America has had a longstanding conversation about wealth and poverty. One could say that this conversation is about class and equity, a conversation that has been further ignited by President Biden’s student loan forgiveness program. Critics have argued that the program promotes quitting, undermining those who paid their loans, while proponents like Senator Elizabeth Warren advocate that the program alleviates the burden that disproportionately affects working-class families. 

Gilmore Girls makes it very clear that if not for Lorelei’s wealthy parents, her daughter would not have had access to elite education. It’s a fictional story that is honest about the realities of how privilege creates opportunity, yet unrealistic about the solution.

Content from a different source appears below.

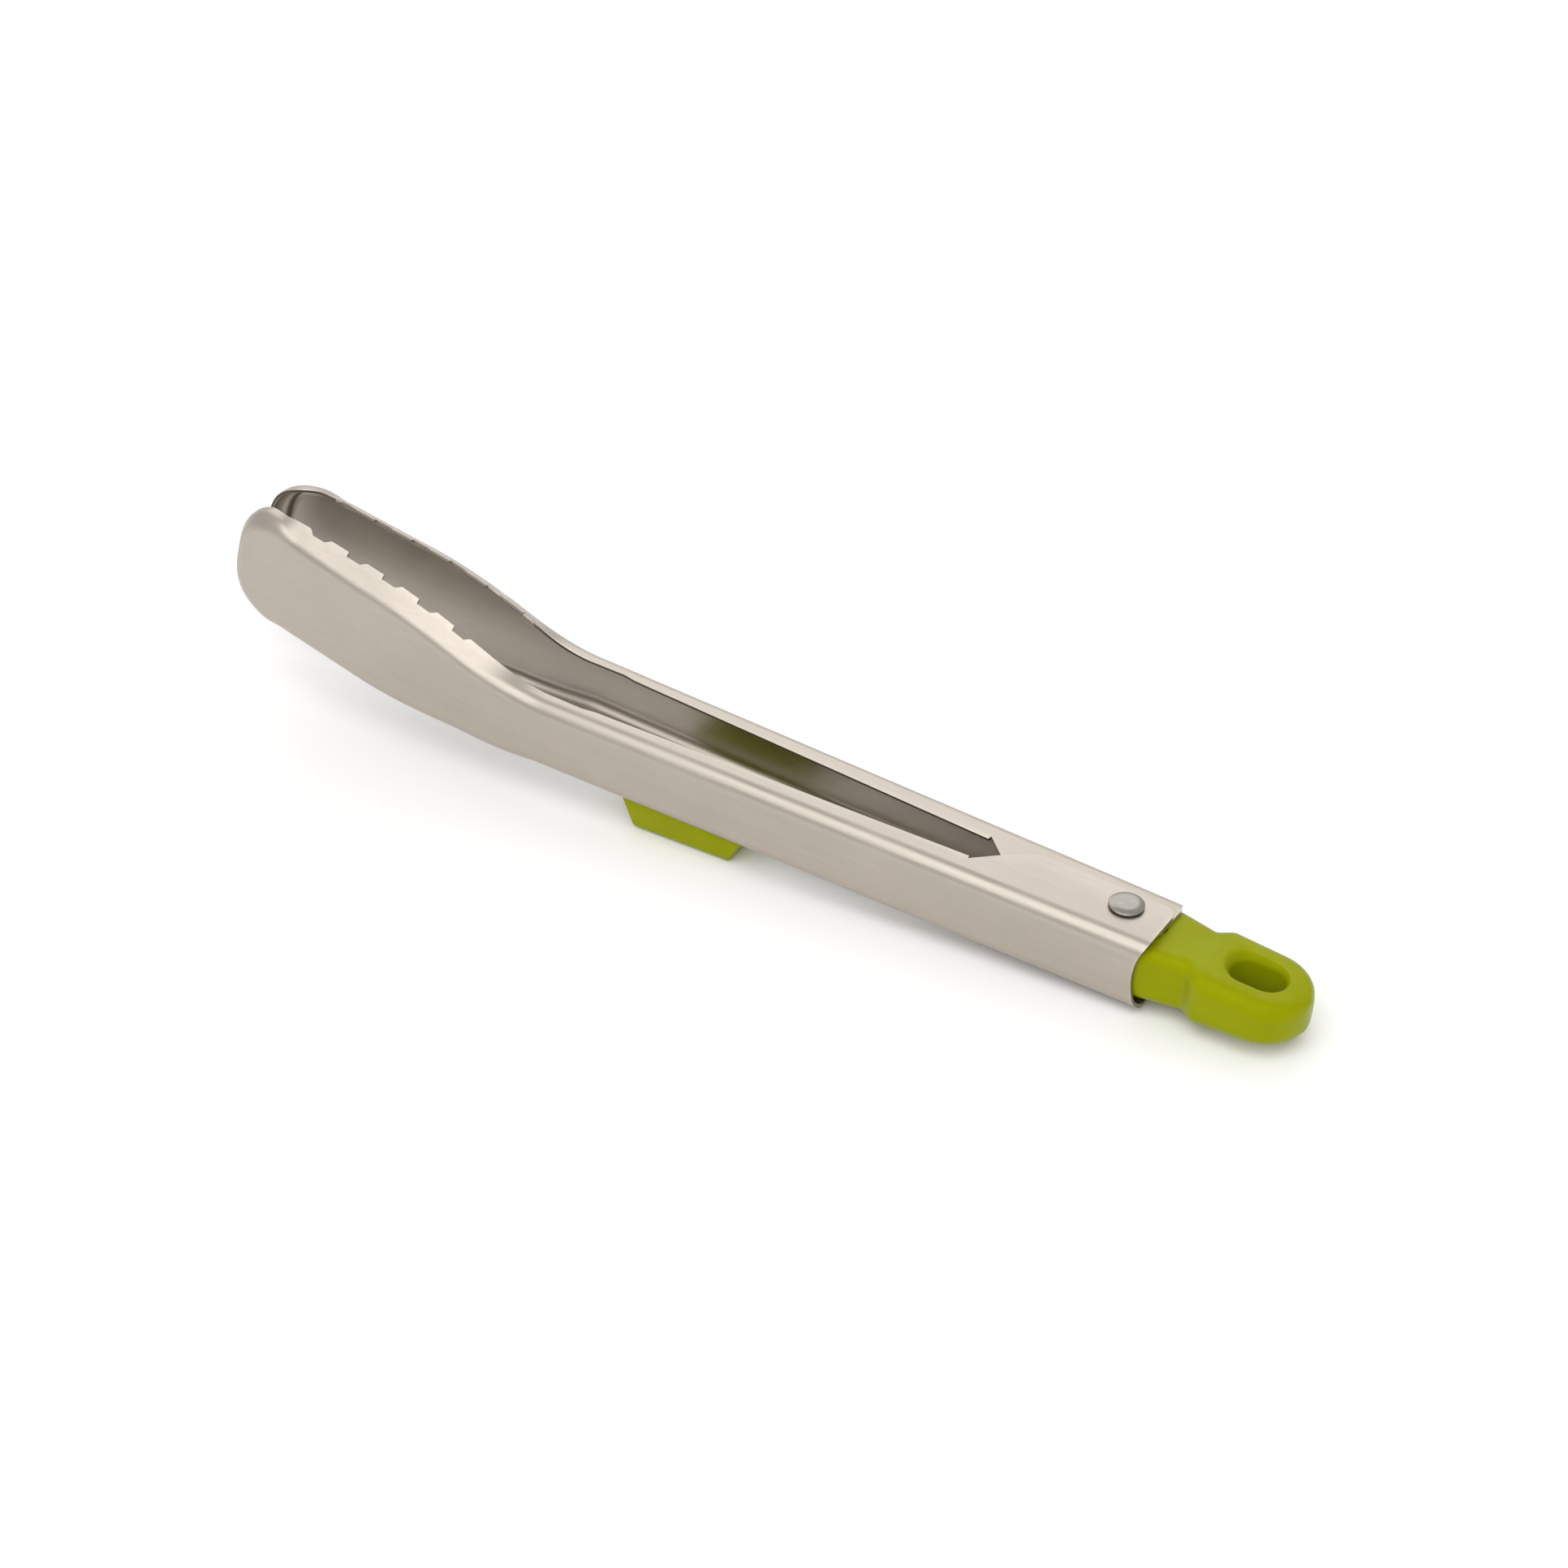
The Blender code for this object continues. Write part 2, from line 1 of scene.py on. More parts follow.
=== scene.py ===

Most people do not have rich parents to financially open the door to expensive milestones.

The blockchain was created from an anti-establishment sentiment to this issue. Decentralization by its very nature shifts power from institutions to individuals. Blockchain real estate gives more people access to investing in property; instead of having to possess the capital to purchase a property in its entirety or the capital and credit to receive loan approval, fractional real estate can be bought and sold with real money.

The challenge of real estate financing is coupled with supply shortages and rising prices. By purchasing shares of a property through tokenization, real estate crypto investments offer people with the choice between a fraction or a whole, as opposed to simply “all or nothing” as with traditional real estate investing.